Anyone can argue that all (insert ANY music genre here) sounds exactly the same.

However, if you ask me, it is not about the music sounding the same but about how well it is produced, the artist taking a well known music formula and altering it to be their own and how the music makes its listeners feel.

No one argued when pop singer Conor Maynard covered Drake’s One Dance because he made it his own. The same can be said for country-pop star Sam Hunt remaking Keith Urban’s hit Cop Car — same song, different style.

Electronic dance music is perhaps the most intricate music genre I have ever come across.

I will not argue that most mainstream EDM does sound the same; the tunes you hear on your way to work, in the club or even the Spotify top 100.

Nonetheless, once you take the time to dig into EDM’s sub-genres, each are divergent in their own way.

Dubstep is produced at a higher BPM, or beats per minute, typically 138–142, and focuses on the resonating sub-bass at different speeds. Dubstep artists include Skrillex, Datsik, Excision, and Nero. However, there are plenty of less popular Dubstep artists such as Bro Safari, Getter, Herobust and Infected Mushroom.
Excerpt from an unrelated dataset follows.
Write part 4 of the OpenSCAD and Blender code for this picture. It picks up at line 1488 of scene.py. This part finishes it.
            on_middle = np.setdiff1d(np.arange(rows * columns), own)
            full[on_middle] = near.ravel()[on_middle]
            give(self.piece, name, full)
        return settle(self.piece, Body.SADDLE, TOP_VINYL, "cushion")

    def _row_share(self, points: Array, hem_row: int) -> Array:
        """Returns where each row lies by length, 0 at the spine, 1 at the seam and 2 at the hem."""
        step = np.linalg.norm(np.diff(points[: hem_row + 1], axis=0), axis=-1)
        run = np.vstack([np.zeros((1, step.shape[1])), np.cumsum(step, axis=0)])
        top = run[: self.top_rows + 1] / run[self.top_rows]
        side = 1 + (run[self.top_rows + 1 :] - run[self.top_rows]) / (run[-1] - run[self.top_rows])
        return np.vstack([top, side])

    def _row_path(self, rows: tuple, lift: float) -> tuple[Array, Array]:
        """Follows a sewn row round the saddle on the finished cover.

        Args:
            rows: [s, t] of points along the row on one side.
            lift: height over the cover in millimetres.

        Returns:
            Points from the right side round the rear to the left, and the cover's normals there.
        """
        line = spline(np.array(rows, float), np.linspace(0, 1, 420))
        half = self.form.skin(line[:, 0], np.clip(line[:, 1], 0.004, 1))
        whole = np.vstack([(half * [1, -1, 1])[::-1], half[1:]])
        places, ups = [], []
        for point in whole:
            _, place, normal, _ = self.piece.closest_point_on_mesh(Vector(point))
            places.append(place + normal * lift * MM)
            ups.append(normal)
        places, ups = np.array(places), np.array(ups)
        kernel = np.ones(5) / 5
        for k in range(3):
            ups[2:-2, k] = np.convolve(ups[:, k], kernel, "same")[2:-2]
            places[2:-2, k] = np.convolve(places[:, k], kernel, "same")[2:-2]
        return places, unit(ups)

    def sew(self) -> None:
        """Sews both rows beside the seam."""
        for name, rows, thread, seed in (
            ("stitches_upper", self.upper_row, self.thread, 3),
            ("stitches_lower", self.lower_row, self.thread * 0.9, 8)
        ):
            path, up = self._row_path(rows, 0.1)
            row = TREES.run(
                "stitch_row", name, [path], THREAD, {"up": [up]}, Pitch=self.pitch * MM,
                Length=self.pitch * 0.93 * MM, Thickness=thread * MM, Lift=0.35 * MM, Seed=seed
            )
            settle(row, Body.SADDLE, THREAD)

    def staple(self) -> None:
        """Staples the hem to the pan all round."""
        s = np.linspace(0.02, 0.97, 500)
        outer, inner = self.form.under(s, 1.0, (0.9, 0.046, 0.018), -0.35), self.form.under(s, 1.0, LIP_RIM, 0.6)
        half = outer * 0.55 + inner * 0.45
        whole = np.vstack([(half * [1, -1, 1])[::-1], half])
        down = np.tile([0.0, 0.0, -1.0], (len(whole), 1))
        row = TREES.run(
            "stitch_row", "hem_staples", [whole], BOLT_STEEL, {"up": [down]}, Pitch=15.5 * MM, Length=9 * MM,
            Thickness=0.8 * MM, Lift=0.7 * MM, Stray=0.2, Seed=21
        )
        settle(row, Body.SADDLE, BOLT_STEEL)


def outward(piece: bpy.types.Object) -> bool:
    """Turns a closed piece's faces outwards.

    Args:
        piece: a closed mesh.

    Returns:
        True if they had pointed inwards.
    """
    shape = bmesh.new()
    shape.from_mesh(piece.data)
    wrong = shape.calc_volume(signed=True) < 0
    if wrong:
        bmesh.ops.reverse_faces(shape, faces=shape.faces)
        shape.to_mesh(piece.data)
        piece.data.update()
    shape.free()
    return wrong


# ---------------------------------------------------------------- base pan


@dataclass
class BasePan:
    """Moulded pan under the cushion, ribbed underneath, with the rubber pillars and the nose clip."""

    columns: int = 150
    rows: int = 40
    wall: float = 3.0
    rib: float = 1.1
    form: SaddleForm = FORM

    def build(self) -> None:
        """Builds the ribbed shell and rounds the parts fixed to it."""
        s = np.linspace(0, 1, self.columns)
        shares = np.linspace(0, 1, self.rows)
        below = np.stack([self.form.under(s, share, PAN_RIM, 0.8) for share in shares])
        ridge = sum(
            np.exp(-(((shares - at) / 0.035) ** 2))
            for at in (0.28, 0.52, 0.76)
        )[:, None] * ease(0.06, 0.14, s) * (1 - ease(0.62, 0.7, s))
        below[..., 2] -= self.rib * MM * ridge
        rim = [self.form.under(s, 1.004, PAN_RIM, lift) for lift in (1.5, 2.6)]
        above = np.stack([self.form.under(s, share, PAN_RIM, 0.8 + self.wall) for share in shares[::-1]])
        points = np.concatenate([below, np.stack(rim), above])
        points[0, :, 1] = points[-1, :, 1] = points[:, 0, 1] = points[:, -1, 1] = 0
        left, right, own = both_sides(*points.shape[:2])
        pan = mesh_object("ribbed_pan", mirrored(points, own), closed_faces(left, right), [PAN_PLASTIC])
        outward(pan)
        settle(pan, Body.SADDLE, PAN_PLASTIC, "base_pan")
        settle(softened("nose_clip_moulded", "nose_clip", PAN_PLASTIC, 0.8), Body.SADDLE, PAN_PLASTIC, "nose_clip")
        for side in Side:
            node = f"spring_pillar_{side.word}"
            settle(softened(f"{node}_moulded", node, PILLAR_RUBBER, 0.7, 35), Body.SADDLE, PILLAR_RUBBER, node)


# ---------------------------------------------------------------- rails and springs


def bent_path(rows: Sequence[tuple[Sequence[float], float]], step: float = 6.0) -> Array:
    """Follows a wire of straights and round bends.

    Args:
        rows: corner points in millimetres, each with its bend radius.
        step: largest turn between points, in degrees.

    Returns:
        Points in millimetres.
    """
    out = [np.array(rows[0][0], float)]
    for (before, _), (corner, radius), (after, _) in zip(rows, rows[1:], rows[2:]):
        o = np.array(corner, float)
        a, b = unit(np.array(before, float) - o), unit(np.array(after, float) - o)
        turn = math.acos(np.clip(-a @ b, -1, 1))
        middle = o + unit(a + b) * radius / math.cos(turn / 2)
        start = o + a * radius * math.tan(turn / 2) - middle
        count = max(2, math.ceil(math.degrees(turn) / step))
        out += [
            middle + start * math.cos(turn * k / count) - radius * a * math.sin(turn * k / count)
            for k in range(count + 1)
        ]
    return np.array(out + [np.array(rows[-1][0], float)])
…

Hardstyle is another sub-genre of EDM that doesn’t receive a lot of attention in the mainstream world. Hardstyle mixes house, trance, techno and hardcore, using drum and reversed bass-lines.

How many people have heard of Technoboy, Wildstylez or Noisecontrollers? Not very many I assume.

Most who claim that all EDM sounds the same primarily focus on mainstream EDM, which usually falls under the sub-genre of progressive house, artists like the Chainsmokers, Calvin Harris, David Guetta and Martin Garrix — who was ranked No. 1 on DJ Mag’s Top 100 DJ list for 2016.

Many mainstream artists are blurring the lines between electronic dance music, pop, rock and hip-hop. EDM artists Zedd collabed with pop-sensation Ariana Grande to make her song “Break Free,” while Avicii worked with Coldplay to produce “A Sky Full of Stars.”

Before you commit to the misconception that “all EDM sounds the same,” “DJs just push play,” “EDM is just one genre” or that the “mainstream appeal will ruin dance music,” take a minute to listen to a track that’s not featured on the Spotify Top 100, and tell me if you still feel the same about electronic dance music.